Investigating service interruption
Incident Report for Acquia, Inc.
Postmortem

Purpose of This Report

This is a summary and analysis of an issue that occurred with the delivery of an Acquia product or service. The purpose of this document is to share details about what happened and why, so there is a common understanding of what is required to prevent a future occurrence if at all possible.

What happened

On Feb,5 2019 Acquia released a component as part of an unplanned maintenance. The release included changes to allow independent release of a file called prepend.php. During the release, environments which directly required the file site-info.php in their code base experienced PHP fatal errors on Drupal requests.

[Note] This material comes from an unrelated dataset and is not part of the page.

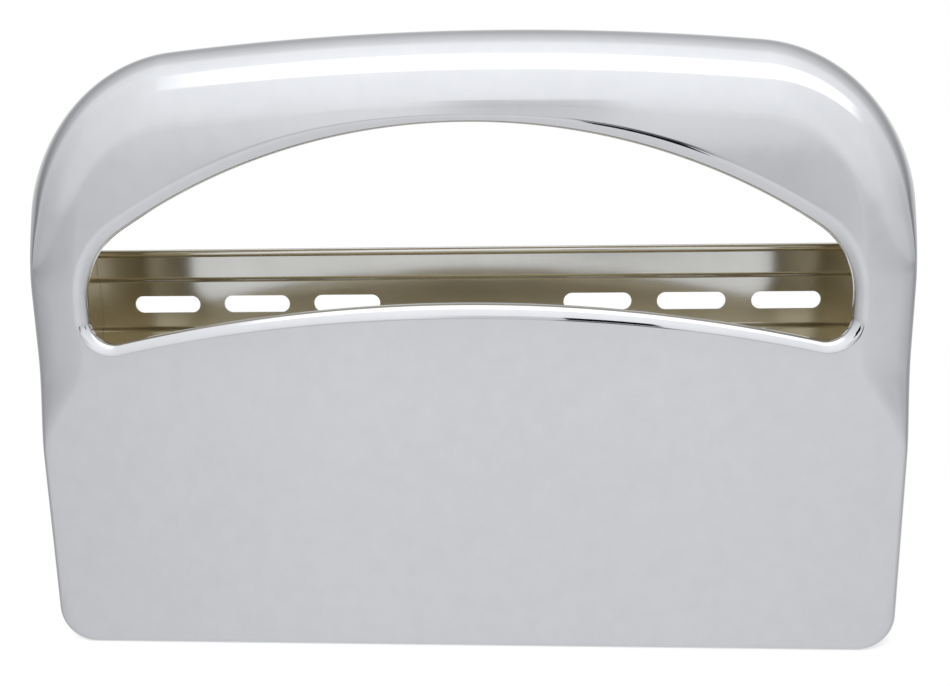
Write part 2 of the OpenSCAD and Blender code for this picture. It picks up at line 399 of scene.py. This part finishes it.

Rolling back the release of the component triggered additional failures for some customers where the reload of PHP happened after the prepend.php file was already removed.

What we did about it

When Acquia detected that the component release was causing some customer sites to return 500 errors, the component release was rolled back.

For some customers, the roll back caused their sites to return a different 500 error, due to the missing prepend.php. This was fixed by restarting PHP.

Identified Root Cause

Acquia’s unplanned maintenance component release moved some files (/var/www/site-scripts/*). These files are included automatically where needed and the path changing was not expected to cause application impact. However, some customers on Acquia Cloud Enterprise and Acquia Cloud Site Factory had a path to site-info.php hard coded in their application, which caused a PHP fatal error as impacted Applications tried to load the file from the old path.

When the scale of the impact was realized, Acquia initiated a rollback to the preceding version. This rollback caused temporary fatal errors for any customers that saw traffic between the package downgrade and the PHP reload. Unexpectedly, for some customers, the PHP reload did not execute correctly, causing PHP fatal errors as php.ini trying to load the file that was now removed.

Posted Feb 12, 2019 - 19:26 UTC

Resolved
Service is full restored for Acquia Cloud Enterprise, Acquia Site Factory, and Acquia Cloud Professional.

*Apologies for the incorrect update at Feb 06, 2019 - 04:24 UTC
Posted Feb 06, 2019 - 04:32 UTC
Investigating
We are currently investigating this issue.
Posted Feb 06, 2019 - 04:24 UTC
Update
Service for some Acquia Cloud Enterprise, Acquia Site Factory, and Acquia Cloud Professional sites is currently interrupted. A solution is currently being rolled out to the platform. We will update this status page once the roll out is completed.
Posted Feb 06, 2019 - 02:59 UTC
Identified
Service for some Acquia Cloud Enterprise, Acquia Site Factory, and Acquia Cloud Professional sites is currently interrupted. We have identified the issue and are working to resolve this service interruption at this time. We will provide additional updates when services are fully restored.
Posted Feb 06, 2019 - 01:50 UTC
Investigating
Service for some Acquia Cloud Enterprise and Acquia Site Factory sites is currently interrupted. We are working to resolve this service interruption at this time. We will provide additional updates when services are fully restored.
Posted Feb 06, 2019 - 01:11 UTC
This incident affected: Cloud Platform Enterprise, Cloud Platform Professional, and Acquia Site Factory.